L’acqua è invece propriamente antagonista nelle opere intrise di implicazioni politiche. In un video e due fotografie Regina José Galindo denuncia che cos’è Limpieza Social per le carceri del Guatemala, terra d’origine: torturare e mortificare la donna orientando contro il suo corpo nudo un getto ad alta pressione. È chiaro che qui l’acqua ha avuto in delega dall’uomo la competenza ad offendere. Il filmato di Francesco Vaccaro K-Kilo Desidero comunicare con voi, meno esplicito, legge fatti di cronaca con una simile sfaccettatura. Pesanti cavi che, da fermi, tirano a secco delle ancore sono il sintomo di un avvenuto naufragio. Non uno qualsiasi. I colori giallo e blu dell’opera, uniti al titolo, rimandano al Codice Internazionale Nautico e all’ingiunzione del comandante della capitaneria di porto nell’episodio della Costa Concordia. Nel video il messaggio, non più coincidente con la fase «topica» della storia, ma abbinato al gesto postumo del recupero delle ancore, sembra proferito da credibili testimoni: i componenti materiali della nave e il mare. Nuovamente, l’acqua osteggia l’uomo, inghiottendolo, perché cattive pratiche umane la inducono a farlo. È vero che «tutto scorre» (Eraclito), noncurante delle tracce. Il video-scultura di Gregorio Botta alle Procuratie, Young english poet, richiama l’epitaffio di John Keats, «uno il cui nome fu scritto sull’acqua», per ragionare appunto sul dilemma fra la volontà, connaturata all’uomo, di segnare e significare, e il tempo, che viceversa favorisce l’impermanenza, la cancellazione.
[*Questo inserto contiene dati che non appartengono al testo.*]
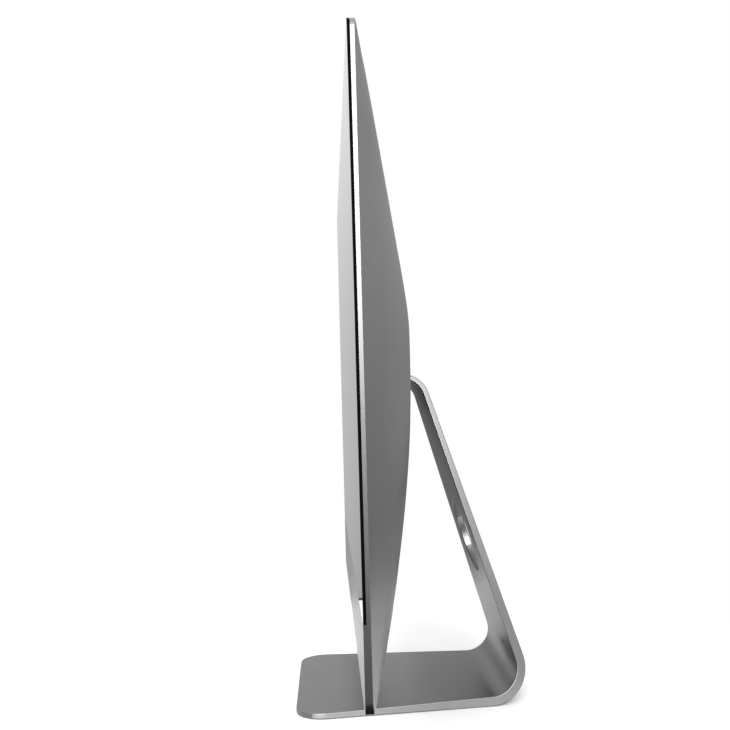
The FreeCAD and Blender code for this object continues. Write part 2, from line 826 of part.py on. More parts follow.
def speaker_slots():
    slots = []
    for side in SIDES:
        for i in range(SLOTS_EACH_SIDE):
            near = "%s + %d * slot_pitch" % (SPEAKER_SLOT_START, i)
            slots.append(box("slot_long", "slot_wide", "floor_wall + 2",
                             from_side(side, near, "slot_long"),
                             behind("chin_wall + 0.3"), above("-1")))
    return slots


def door_block(grow):
    """The memory door's outline as a straight cutter, grown by a margin."""
    return slab("2 * (door_half + %s)" % grow, "door_tall + 2 * (%s)" % grow, "door_corner + %s" % grow,
                ALL_DEPTH, "0", behind("cage_front"), above("door_low + door_tall / 2"))


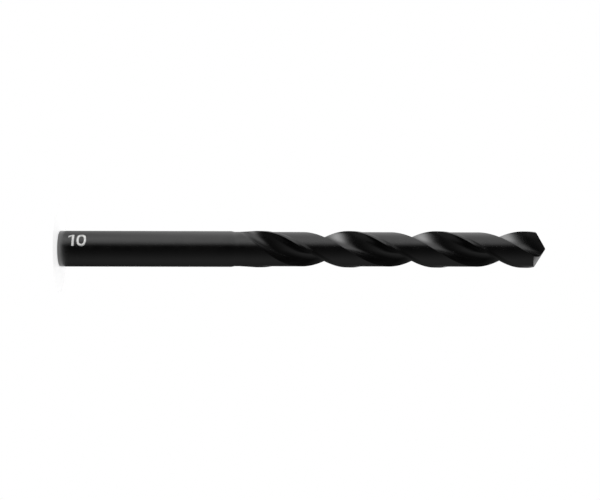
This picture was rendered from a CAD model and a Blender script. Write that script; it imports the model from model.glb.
import math

import bmesh
import bpy
import numpy as np
from mathutils import Matrix, Vector


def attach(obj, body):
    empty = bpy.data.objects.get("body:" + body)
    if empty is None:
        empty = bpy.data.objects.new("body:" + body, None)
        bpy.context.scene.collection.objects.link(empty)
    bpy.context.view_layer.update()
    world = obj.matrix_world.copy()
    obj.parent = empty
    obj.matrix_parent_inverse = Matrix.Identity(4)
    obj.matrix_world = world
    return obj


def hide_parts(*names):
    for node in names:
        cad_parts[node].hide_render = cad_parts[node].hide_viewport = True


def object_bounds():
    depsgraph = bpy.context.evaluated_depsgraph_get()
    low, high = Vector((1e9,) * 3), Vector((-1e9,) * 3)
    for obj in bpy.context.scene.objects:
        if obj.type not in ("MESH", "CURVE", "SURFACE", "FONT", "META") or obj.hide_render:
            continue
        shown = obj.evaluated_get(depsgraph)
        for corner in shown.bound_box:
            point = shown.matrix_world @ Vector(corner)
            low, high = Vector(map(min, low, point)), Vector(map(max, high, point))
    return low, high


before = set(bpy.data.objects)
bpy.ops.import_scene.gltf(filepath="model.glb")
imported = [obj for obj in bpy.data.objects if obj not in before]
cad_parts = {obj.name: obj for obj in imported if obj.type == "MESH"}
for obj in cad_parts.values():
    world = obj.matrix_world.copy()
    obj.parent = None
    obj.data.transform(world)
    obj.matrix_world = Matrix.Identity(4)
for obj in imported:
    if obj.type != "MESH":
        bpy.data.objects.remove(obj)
cad_low, cad_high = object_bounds()


# The twist drill is one round bar of high speed steel, with two spiral flutes cut into it, lands
# relieved behind a narrow margin at each leading edge, and a point ground on two cones.
# It is turned at the shank and steam tempered, which leaves a satin black oxide all over.
drill_length = cad_high[2] - cad_low[2]
point_radius = (cad_high[0] - cad_low[0]) / 2
shank_radius = 0.00492
clearance_radius = 0.00473
shank_length = 0.0470
shank_chamfer = 0.0002
neck_start = 0.0480
neck_end = 0.0493
margin_ramp_end = 0.0539
full_depth_start = 0.0627
helix_lead = 0.0479
half_web = 0.0007
half_web_growth = 0.000525
land_angle = math.radians(85.3)
margin_angle = math.radians(8.0)
margin_back_angle = math.radians(7.0)
trail_arc_radius = 0.00205
heel_round_radius = 0.0070
half_point_angle = math.radians(59.0)
cone_half_angle = math.radians(38.0)
cone_offset = 0.0059
cone_lead = 0.00195
turn_per_length = 2 * math.pi / helix_lead
lip_slope = 1 / math.tan(half_point_angle)
halvings = 45


def halve(low, high, value):
    """Roots of value between low and high, arrays of them at once, by halving the range."""
    rising = value(low) < 0
    for halving in range(halvings):
        middle = (low + high) / 2
        short = (value(middle) < 0) == rising
        low = np.where(short, middle, low)
        high = np.where(short, high, middle)
    return (low + high) / 2


def cone_height(x, y):
    """Height of a ground cone over its apex level, a root of the tilted cone's quadratic."""
    tilt = half_point_angle - cone_half_angle
    dx = x + cone_offset
    dy = y - cone_lead
    share = math.cos(cone_half_angle) ** 2
    a = math.cos(tilt) ** 2 - share
    b = -2 * dx * math.sin(tilt) * math.cos(tilt)
    c = (dx * math.sin(tilt)) ** 2 - share * (dx ** 2 + dy ** 2)
    root = np.sqrt(b ** 2 - 4 * a * c)
    upper = (-b + root) / (2 * a)
    lower = (-b - root) / (2 * a)
    return np.where(dx * math.sin(tilt) > upper * math.cos(tilt), upper, lower)


corner_reach = math.sqrt(point_radius ** 2 - half_web ** 2)
apex_z = drill_length - float(cone_height(0.0, 0.0))
corner_z = apex_z + float(cone_height(corner_reach, half_web))
lip_root_z = corner_z + corner_reach * lip_slope


def ground_height(x, y):
    """Height of the ground point over a place in plan: the lower of the two cones."""
    return apex_z + np.minimum(cone_height(x, y), cone_height(-x, -y))


def rake_side(reach):
    """Leading side of a flute: the straight lip, carried along the helix to one level."""
    turn = reach * lip_slope * turn_per_length
    x = reach * np.cos(turn) - half_web * np.sin(turn)
    y = reach * np.sin(turn) + half_web * np.cos(turn)
    return x, y


def trail_side(length, arc_turn):
    """Trailing side of a flute: a hollow arc off the web, then a convex one over to the heel."""
    along = np.minimum(length / trail_arc_radius, arc_turn)
    back = np.maximum(length - arc_turn * trail_arc_radius, 0) / heel_round_radius
    x = -trail_arc_radius * np.sin(along)
    y = half_web + trail_arc_radius * (1 - np.cos(along))
    x = x - heel_round_radius * (math.sin(arc_turn) - np.sin(arc_turn - back))
    y = y + heel_round_radius * (np.cos(arc_turn - back) - math.cos(arc_turn))
    return x, y


corner_x, corner_y = rake_side(corner_reach)
corner_angle = math.atan2(corner_y, corner_x)
heel_angle = corner_angle + math.pi - land_angle
middle_angle = (corner_angle + heel_angle) / 2
least_trail_turn = math.radians(30)
most_trail_turn = math.radians(125)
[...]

La scrittura, già nel compiersi, è segno sull’acqua tracciato da un’ombra. Ma, se «tutto scorre», la volontà non può arrendersi, deve continuare a solidificarlo. È il merito di questa mostra. L’impegno di ciascuno non sarà certo quello di assecondare «amore», «paura», «arte» e «vita» liquidi, sostenendo, con Bauman, che è la postmodernità.